Initially I had been conditioned by the usual social forces to think that the bigger the gene pool the better.  I thought one would not find the size was too many until it was in the tens of thousands and included enormous diversity of background as well.  Over the years I have been beaten back by the evidence to believing that a few dozen is probably best and what is tolerable is something between one and two hundred in mammals.  But I still try to keep an eye on any data that might help restrict the possibilities. 

Two bits of data have now appeared.  There was a population of Raso larks (The Rebounding of the Lark SCIENCE vol. 336 no. 6078 April 13, 2012 page 137 reviewing work by a team led by Michael Brooke of the University of Cambridge publishing in ANIMAL CONSERVATION) in the Cape Verde Islands has risen from 65 to 1490 over a period of eight years.  That last number may not be the gene pool.  Nature probably has given the larks a way to divide their gene pool.  If it is the gene pool, I would predict a catastrophe.  There is a question in my mind about just how much diversity there was among the 65.  From what I can tell, the population had declined slowly to that level so that there was a limit on the diversity.  So it seems that 65 is good number for good fertility provided the diversity within that population is acceptable.

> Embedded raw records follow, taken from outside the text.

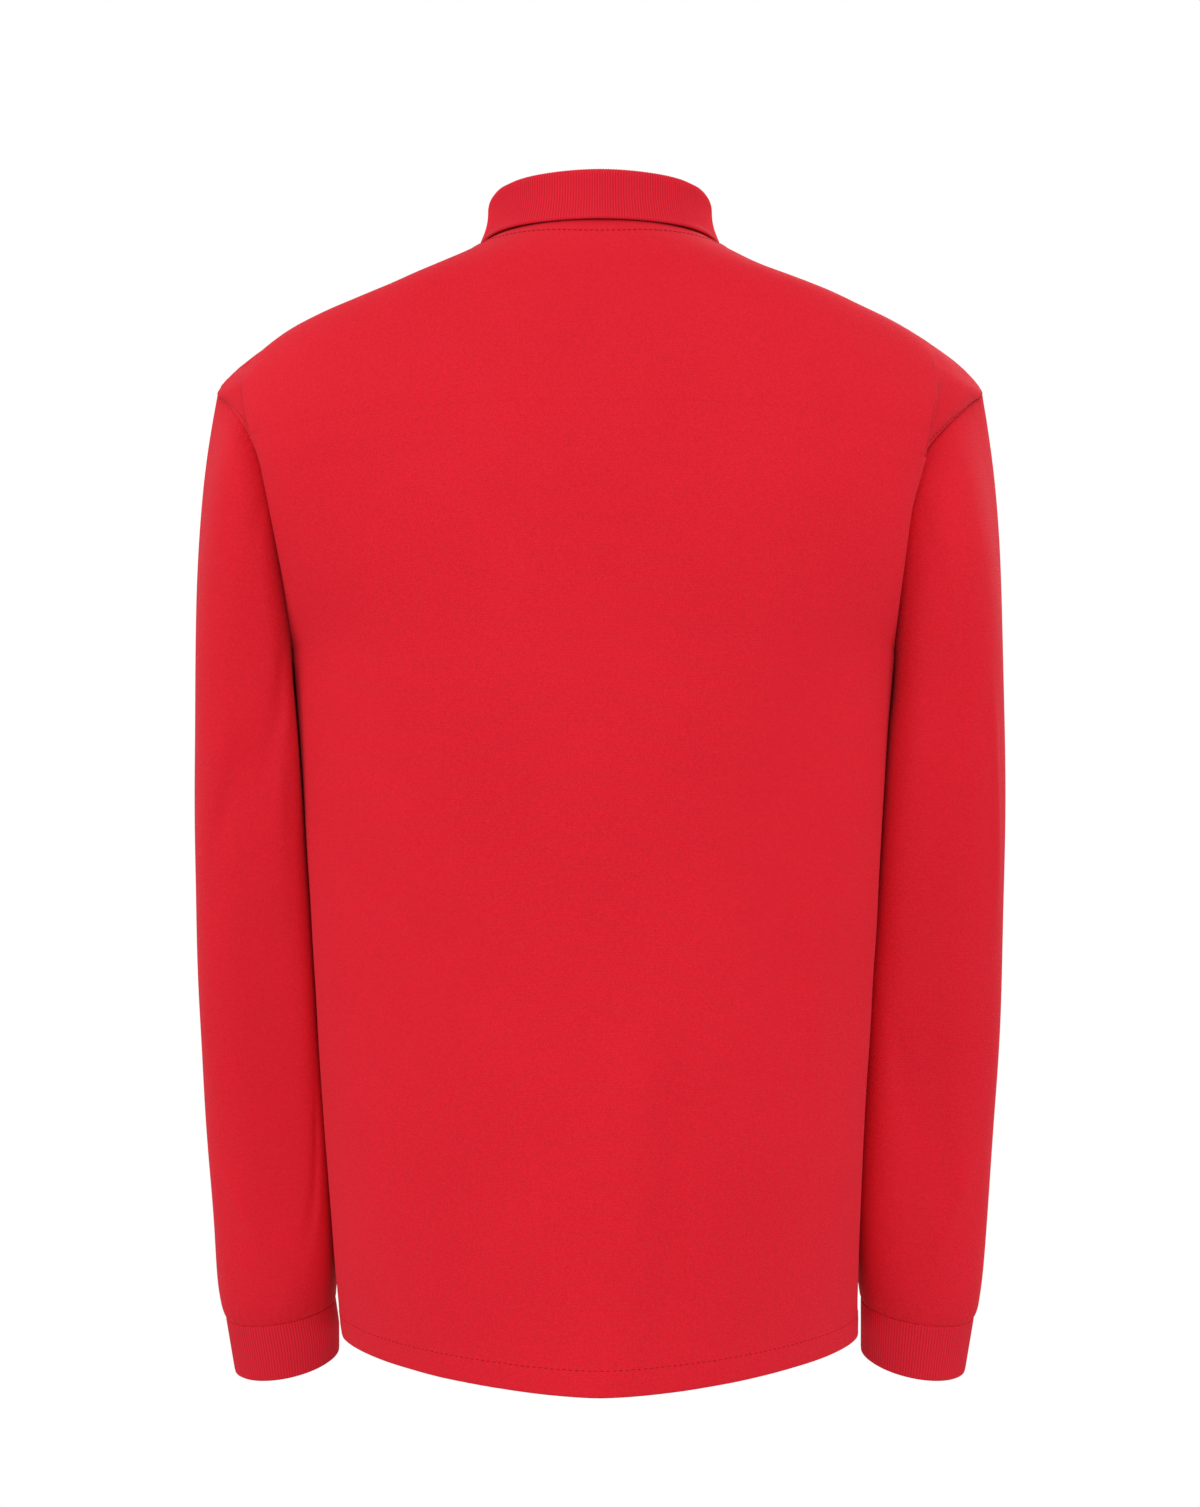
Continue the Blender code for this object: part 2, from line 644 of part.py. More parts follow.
def build():
    """Every piece of the shirt."""
    for old in list(bpy.data.objects):
        bpy.data.objects.remove(old)
    shirt = bpy.data.collections.new("long_sleeve_polo_shirt")
    bpy.context.scene.collection.children.link(shirt)
    pique = material("pique", CLOTH_RED, 0.9)
    rib = material("rib", RIB_RED, 0.9)
    plastic = material("button", BUTTON_RED, 0.4)

    panels = [torso_panel("back"), torso_panel("front"),
              sleeve("sleeve_left", 1), sleeve("sleeve_right", -1)]
    for panel, (points, faces) in zip(panels, sew(panels)):
        add_object(panel.name, points, faces, pique, shirt)
    for name, side in (("cuff_left", 1), ("cuff_right", -1)):
        add_object(name, *cuff(side), rib, shirt)
    add_object("collar", *collar(), rib, shirt)
    upper = placket_band("placket_upper", WALL + UPPER_LIFT, 0)
    under = placket_band("placket_under", -WALL - UPPER_LIFT, UNDER_SHORTER)
    for band in (upper, under):
        points, faces = sew([band])[0]
        add_object(band.name, points, faces, pique, shirt)
    add_buttons(shirt, plastic)


build()
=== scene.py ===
"""Looks of a long sleeve polo shirt, filled out as if worn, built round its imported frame.

Metres, +Z up. The wearer faces -Y and their left is +X. Tables, and every size that has
no other unit beside it, are in millimetres.
"""
import math

import bpy
import numpy as np
from mathutils import Matrix, Vector


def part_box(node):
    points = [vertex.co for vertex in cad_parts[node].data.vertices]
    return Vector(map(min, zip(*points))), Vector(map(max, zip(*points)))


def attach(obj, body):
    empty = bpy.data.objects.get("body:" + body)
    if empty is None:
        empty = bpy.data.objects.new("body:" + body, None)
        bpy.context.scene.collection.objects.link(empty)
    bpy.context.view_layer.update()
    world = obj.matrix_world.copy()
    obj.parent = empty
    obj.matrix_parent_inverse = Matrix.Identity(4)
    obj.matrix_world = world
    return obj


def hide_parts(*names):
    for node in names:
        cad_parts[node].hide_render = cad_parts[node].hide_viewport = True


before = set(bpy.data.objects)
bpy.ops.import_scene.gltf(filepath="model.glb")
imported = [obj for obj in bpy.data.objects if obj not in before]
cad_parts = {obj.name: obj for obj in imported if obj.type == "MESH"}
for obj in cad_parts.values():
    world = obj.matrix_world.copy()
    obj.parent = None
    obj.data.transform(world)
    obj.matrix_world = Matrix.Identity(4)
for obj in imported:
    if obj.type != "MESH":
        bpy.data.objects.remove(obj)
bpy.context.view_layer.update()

MM = 0.001
BODY = "root"

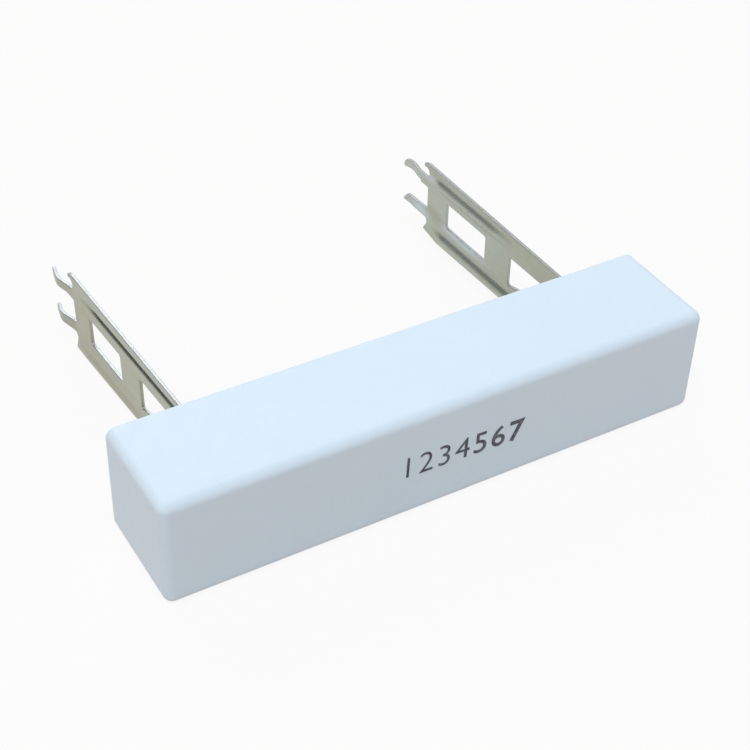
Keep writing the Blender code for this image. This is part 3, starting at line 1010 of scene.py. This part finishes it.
def sealedFinish(name, kind):
    look = sealedLook
    own = look[kind]
    material, tree = newFinish(name, {"Metallic": own["metallic"]})
    grain = noise(tree, *own["grain"], own["stretch"])
    clouds = noise(tree, own["grain"][0] / look["cloudSpan"], look["cloudDetail"])
    body = tinted(tree, own["pale"], grain, look["grainShare"], own["deep"])
    body = tinted(tree, body, clouds, look["cloudShare"], own["deep"])
    roughness = ranged(tree, grain, *own["roughness"])
    return dressed(material, body, roughness, (clouds, *look["cloudBump"]), (grain, *look["grainBump"]))


def wear(piece, slot, *looks):
    # the looks go into the slots that the faces already point to
    while len(piece.data.materials) < len(looks):
        piece.data.materials.append(None)
    for index, look in enumerate(looks):
        piece.data.materials[index] = look
    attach(piece, "root")


wear(caseShell, "case_ceramic", firedCeramic())
wear(cement, "cement", pouredCement())
wear(digits, "case_ceramic", stampInk())
wear(brackets["left"], "tinned_steel", tinnedSteel("leftTinned", "left"), cutSteelPaintedLight("leftCutPaintedHighlight", "left"))
wear(brackets["right"], "tinned_steel", tinnedSteel("rightTinned", "right"), cutSteelPaintedLight("rightCutPaintedShade", "right"))
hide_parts("ceramic_case")
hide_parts("cement_fill")
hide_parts("bracket_left")
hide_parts("bracket_right")

sealedFinishes = {
    "ceramic_core": sealedFinish("coreCeramic", "core"),
    "resistance_wire": sealedFinish("resistanceAlloy", "wire"),
    "end_cap_left": sealedFinish("leftCapSteel", "cap"),
    "end_cap_right": sealedFinish("rightCapSteel", "cap"),
}
for name, look in sealedFinishes.items():
    for place in frame["nodes"][name].material_slots:
        place.material = look
print("dressed every piece")


# Floor, light and camera

stageValues = {
    "floorSize": 3.0,
    "floorColour": (0.70, 0.64, 0.59),
    "floorRoughness": 0.9,
    "cardRoughness": 1.0,
    "floorGlow": 0.90,  # how far the floor that is seen goes towards white
    "skyDiffuse": (0.45, 0.43, 0.42),
    "skySeen": (0.98, 0.98, 0.98),
}

# a blue-grey card behind and a dark one to the left of it, seen only in reflections, as direction,
# distance, size and colour
cardValues = {
    "backCard": ((-0.30, 0.80, 0.45), 0.42, (0.18, 0.34), (0.30, 0.40, 0.55)),
    "sideCard": ((-0.74, 0.66, 0.27), 0.42, (0.36, 0.38), (0.13, 0.17, 0.27)),
}

# direction, distance, size, power, colour, and whether the lamp shows in reflections
lampValues = {
    "backBox": ((0.05, 0.80, 0.59), 2.0, (1.5, 0.97), 8.0, (1.0, 1.0, 1.0), True),
    "topBox": ((-0.23, -0.20, 0.95), 2.0, (1.17, 1.17), 30.0, (0.735, 0.90, 1.0), False),
}


def directlySeen(tree):
    # 1 where the camera, a mirror image or a clear piece looks, 0 for the light that falls on things
    ray = addNode(tree, "LightPath", {})
    seen = ray.outputs["Is Camera Ray"]
    for kind in ("Is Glossy Ray", "Is Transmission Ray"):
        either = addNode(tree, "Math", {0: seen, 1: ray.outputs[kind]}, operation="MAXIMUM")
        seen = either.outputs["Value"]
    return seen


def mixedInto(tree, output, share, first, second):
    # mixes two shaders into the surface of the output
    mix = addNode(tree, "MixShader", {"Fac": share, 1: first, 2: second})
    setInputs(tree, tree.nodes[output], {"Surface": mix.outputs["Shader"]})


def mattPaint(name, colour, roughness):
    return newFinish(name, {"Base Color": colour, "Roughness": roughness, "Specular IOR Level": 0.0})


def makeFloor():
    values = stageValues
    letGo()
    bpy.ops.mesh.primitive_plane_add(size=values["floorSize"], location=(0, 0, 0))
    floor = bpy.context.active_object
    floor.name = "paleFloor"
    material, tree = mattPaint("paleFloor", values["floorColour"], values["floorRoughness"])
    share = addNode(tree, "Math", {0: directlySeen(tree), 1: values["floorGlow"]}, operation="MULTIPLY")
    painted = tree.nodes["Principled BSDF"].outputs["BSDF"]
    glowing = addNode(tree, "Emission", {}).outputs["Emission"]
    mixedInto(tree, "Material Output", share.outputs["Value"], painted, glowing)
    floor.data.materials.append(material)


def makeCards():
    for name, (direction, distance, size, colour) in cardValues.items():
        away = Vector(direction).normalized()
        letGo()
        bpy.ops.mesh.primitive_plane_add(size=1, location=away * distance)
        card = bpy.context.active_object
        card.name = name
        card.rotation_euler = (-away).to_track_quat("Z", "Y").to_euler()
        card.scale = (*size, 1)
        card.data.materials.append(mattPaint(name, colour, stageValues["cardRoughness"])[0])
        card.visible_camera = False
        card.visible_diffuse = False
        card.visible_shadow = False


def makeLamps():
    for name, (direction, distance, size, power, colour, mirrored) in lampValues.items():
        away = Vector(direction).normalized()
        lamp = bpy.data.lights.new(name, "AREA")
        lamp.shape = "RECTANGLE"
        lamp.size, lamp.size_y = size
        lamp.energy = power
        lamp.color = colour
        softbox = bpy.data.objects.new(name, lamp)
        softbox.location = away * distance
        softbox.rotation_euler = away.to_track_quat("Z", "Y").to_euler()
        softbox.visible_glossy = mirrored
        bpy.context.scene.collection.objects.link(softbox)


def makeSky():
    # lights the object softly and looks white where it is seen
    world = bpy.data.worlds.new("plainSky")
    world.use_nodes = True
    bpy.context.scene.world = world
    tree = world.node_tree
    soft = tree.nodes["Background"]
    setInputs(tree, soft, {"Color": stageValues["skyDiffuse"]})
    white = addNode(tree, "Background", {"Color": stageValues["skySeen"]})
    lit, shown = soft.outputs["Background"], white.outputs["Background"]
    mixedInto(tree, "World Output", directlySeen(tree), lit, shown)


cameraValues = {
    "place": (-0.07006, -0.10675, 0.11566),
    "target": (-0.00045, 0.00801, 0.00645),
    "roll": 1.83,  # degrees
    "lens": 78.04,  # millimetres, as the sensor
    "sensor": 36.0,
    "clipStart": 0.005,
    "clipEnd": 10,
}


def makeCamera():
    values = cameraValues
    view = bpy.data.cameras.new("photoView")
    view.lens = values["lens"]
    view.sensor_width = values["sensor"]
    view.sensor_fit = "HORIZONTAL"
    view.clip_start = values["clipStart"]
    view.clip_end = values["clipEnd"]
    camera = bpy.data.objects.new("photoView", view)
    bpy.context.scene.collection.objects.link(camera)
    place = Vector(values["place"])
    aim = (Vector(values["target"]) - place).to_track_quat("-Z", "Y").to_matrix()
    roll = Matrix.Rotation(math.radians(values["roll"]), 3, "Z")
    camera.location = place
    camera.rotation_euler = (aim @ roll).to_euler()
    bpy.context.scene.camera = camera


makeFloor()
makeCards()
makeLamps()
makeSky()
makeCamera()
bpy.context.scene.view_settings.view_transform = "Standard"
print("set the floor, the lights and the camera")
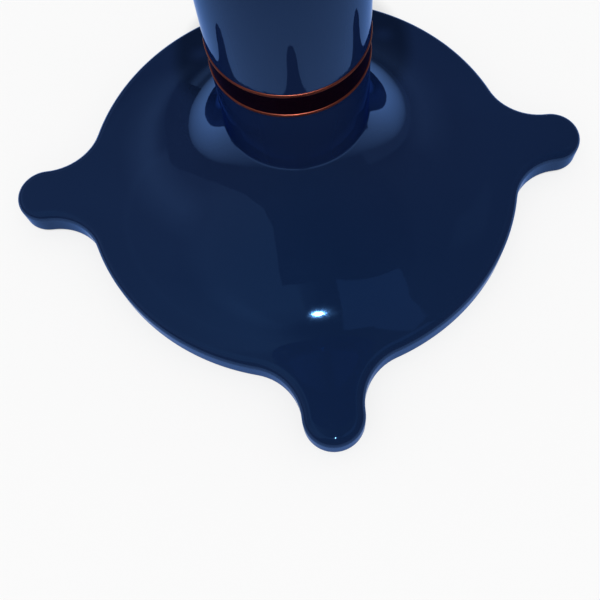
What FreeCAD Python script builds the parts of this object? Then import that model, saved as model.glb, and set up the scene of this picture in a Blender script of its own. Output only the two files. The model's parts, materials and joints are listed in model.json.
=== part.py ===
import FreeCAD, Part
import math
import os
import Sketcher

# Pedestal stand: a trumpet-shaped base with four toes, a tube for a column and a small round flange to
# bolt something on, clamped together by one rod.  Millimetres, +Z up, the floor at Z = 0 under the
# middle of the base.

DRIVING_SIZES = [
    # The base casting
    ("toe_count", 4),
    ("disc_radius", 127),
    ("toe_half_width", 16.6),
    ("toe_blend", 30.6),           # hollow radius where a toe leaves the disc
    ("toe_side", 0.6),             # straight part of a toe's side
    ("rim_gap", 1.0),              # daylight under the rim
    ("rim_top", 16.5),
    ("edge_round", 5),
    ("rim_land", 0.3),             # flat strip between the flare and the rounded edge
    ("neck_radius", 38),
    ("neck_foot", 71.5),           # where the straight neck turns into the flare
    ("throat_round", 6.5),
    ("neck_top", 113.1),
    ("shell_wall", 4),
    ("hollow_radius", 100),        # the underside's hollow, at the rim
    ("web_thickness", 6),
    ("socket_depth", 9),           # the neck's bore above the web
    # The cover under the base
    ("cover_ledge", 10),           # from the hollow out to the cover's edge
    ("cover_thickness", 2),
    ("cover_gap", 0.5),
    ("cover_screw_count", 6),
    ("cover_screw_inset", 5),      # from the cover's edge in to the screws
    ("cover_screw_radius", 1.5),
    ("cover_screw_head", 3),
    ("cover_screw_head_depth", 1.5),
    ("cover_screw_bite", 6),
    # The weight inside the base
    ("ballast_radius", 90),
    ("ballast_thickness", 8),
    ("ballast_lift", 3),           # from the cover up to the weight
    ("ballast_eye", 15),
    ("ballast_bolt_count", 4),
    ("ballast_bolt_circle", 60),
    ("ballast_bolt_radius", 3),
    ("ballast_bolt_head", 5),
    ("ballast_bolt_head_depth", 2.4),
    ("ballast_bolt_bite", 10),
    ("boss_radius", 8),
    # The levelling glides in the toes
    ("glide_well_radius", 11),
    ("glide_well_depth", 5.6),
    ("insert_radius", 5),
    ("insert_length", 5.4),
    ("glide_stud_radius", 3),
    ("glide_stud_length", 5.6),
    ("glide_fit", 0.05),
    ("glide_collar", 5.2),
    ("glide_collar_thickness", 1.8),
    ("glide_pad_radius", 9),
    ("glide_pad_thickness", 4.2),
    ("glide_pad_bevel", 0.8),
    ("glide_pivot_radius", 2.4),
    ("glide_rivet_radius", 4),
    ("glide_rivet_thickness", 1),
    ("glide_rivet_lift", 0.6),     # from the floor up to the riveted end
    ("glide_rivet_gap", 0.4),
    # The band at the neck
    ("trim_thickness", 1.6),
    ("trim_overhang", 0.4),
    ("trim_round", 0.5),
    ("band_height", 12.1),
    # The column
    ("tube_wall", 2),
    ("column_length", 361.6),
    ("spigot_fit", 0.05),
    ("spigot_rise", 30),
    ("plug_depth", 22),
    ("plug_lip", 2),
    ("rod_radius", 5),
    ("rod_gap", 0.5),
    ("rod_spare", 1.5),            # thread beyond a nut
    ("nut_across_corners", 19.6),
    ("nut_height", 8),
    ("washer_radius", 12),
    ("washer_thickness", 2),
    # The flange on top
    ("plug_nut_well_radius", 14),
    ("plug_floor", 6),             # metal left under the nut
    ("flange_radius", 70),
    ("flange_thickness", 8),
    ("flange_round", 1.5),
    ("flange_screw_count", 4),
    ("flange_screw_circle", 25),
    ("flange_screw_radius", 2.5),
    ("flange_screw_head", 5),
    ("flange_screw_head_depth", 2.5),
    ("flange_screw_bite", 9),
    ("mount_hole_count", 4),
    ("mount_hole_circle", 55),
    ("mount_hole_radius", 4.5),
]

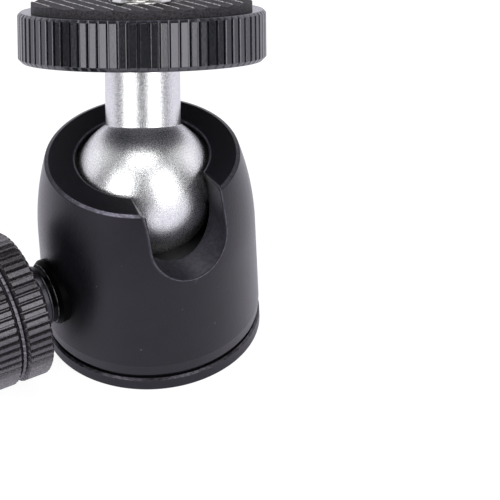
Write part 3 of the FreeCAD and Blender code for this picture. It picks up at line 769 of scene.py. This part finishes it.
def housing_outline():
    """Closed outline of the housing's wall, with a row at every height that the notch's round end
    needs: foot bevel, straight wall, dome arc, rim bevel, top flat, mouth, lip and bore. The dome's
    radius is (inset^2 + rise^2) / (2 x inset), so that it meets wall and rim."""
    rise, inset = RIM_BEVEL_HEIGHT - SHOULDER_HEIGHT, HOUSING_RADIUS - RIM_RADIUS
    dome = (inset ** 2 + rise ** 2) / (2 * inset)
    turn = np.cos(np.linspace(0, np.pi / 2, NOTCH_ROWS))
    outer_end = NOTCH_HEIGHT - (NOTCH_HALF + NOTCH_CHAMFER) * turn
    inner_end = NOTCH_HEIGHT - (NOTCH_HALF + BORE_EDGE) * turn
    plain = np.linspace(FOOT_BEVEL_TOP, SHOULDER_HEIGHT, PLAIN_ROWS)[1:]
    above = np.linspace(NOTCH_HEIGHT, RIM_BEVEL_HEIGHT, DOME_ROWS)[1:-1]
    corner_turn = np.cos(np.linspace(CORNER_FIRST_ANGLE, np.pi / 2, CORNER_ROWS))
    corner = RIM_BEVEL_HEIGHT - TOP_CORNER * (1 - corner_turn)
    heights = np.unique(np.round(np.concatenate([plain, outer_end, above, corner]), 4))
    heights = heights[heights < RIM_BEVEL_HEIGHT - ROW_MARGIN]
    bulge = np.maximum(heights - SHOULDER_HEIGHT, 0)
    radii = HOUSING_RADIUS - dome + np.sqrt(dome ** 2 - bulge ** 2)
    foot = [(BORE_RADIUS, HOUSING_FOOT), (HOUSING_RADIUS - FOOT_INSET, HOUSING_FOOT, FOOT_ROUND),
            (HOUSING_RADIUS, FOOT_BEVEL_TOP, FOOT_BEVEL_ROUND)]
    flat_edge, mouth_edge = RIM_RADIUS - RIM_BEVEL_WIDTH, MOUTH_RADIUS + MOUTH_FLARE
    slope = (RIM_HEIGHT - RIM_BEVEL_HEIGHT) / RIM_BEVEL_WIDTH
    top = [(RIM_RADIUS, RIM_BEVEL_HEIGHT, RIM_ROUND),
           (RIM_RADIUS - HIGHLIGHT_WIDTH, RIM_BEVEL_HEIGHT + slope * HIGHLIGHT_WIDTH),
           (flat_edge + HIGHLIGHT_WIDTH, RIM_HEIGHT - slope * HIGHLIGHT_WIDTH), (flat_edge, RIM_HEIGHT, FLAT_ROUND),
           (flat_edge - HIGHLIGHT_WIDTH, RIM_HEIGHT), (mouth_edge + HIGHLIGHT_WIDTH, RIM_HEIGHT),
           (mouth_edge, RIM_HEIGHT, MOUTH_ROUND), (MOUTH_RADIUS, MOUTH_EDGE_HEIGHT, MOUTH_ROUND),
           (MOUTH_RADIUS, LIP_HEIGHT, SOFT_EDGE), (BORE_RADIUS, LIP_HEIGHT)]
    bore_rows = np.concatenate([BORE_ROWS_ABOVE, inner_end[::-1], BORE_ROWS_BELOW])
    bore = [(BORE_RADIUS, row) for row in bore_rows]
    return rounded(foot + list(zip(radii, heights)) + top + bore, 0.0, 5)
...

So that would be a middling number.  At the low end (SNV Bottleneck Dynamics, SCIENCE vol. 335 no. 6074 March 16, 2012 page 1281 reviewing work by Oliver and Piertney published in Mol. Biol. Evol. 29, 10.1093) a population of water voles on a Scottish island was deliberately reduced by introducing sheep, which reduced the population to just 5 voles, after which the sheep were removed.  They measured the diversity of the survivors by examining something called microsatellite DNA, which seems not to have a great effect on the moles.  They also measured their diversity of MHG, which means “major histocompatibility group genes (alleles, specifically), and insufficient MHG diversity is known to depress immune status.  So 5 seems to be too small a number.  There is no surprise there.

I have been following a blog called HBD Chick, referenced at the top of the home page, and have been much impressed by one commentator who calls himself “Snoopy,” although he capitalizes it differently.  He has made remarks that seem relevant here.  He says the quotes from a book Life in a Hutterite Colony saying that from 1880 to 1950 the community would deliberately subdivide when the population size reached 120 to 130 people, and in so doing achieved the highest population growth rate ever recorded for humans.  He added some other examples. 

On the MHG front, on another occasion, he reported that you can have too much MHG complexity as well as too little with an ideal range in between.  I am mightily impressed with his knowledge.  He says he got it from Wikipedia.  He thought to look.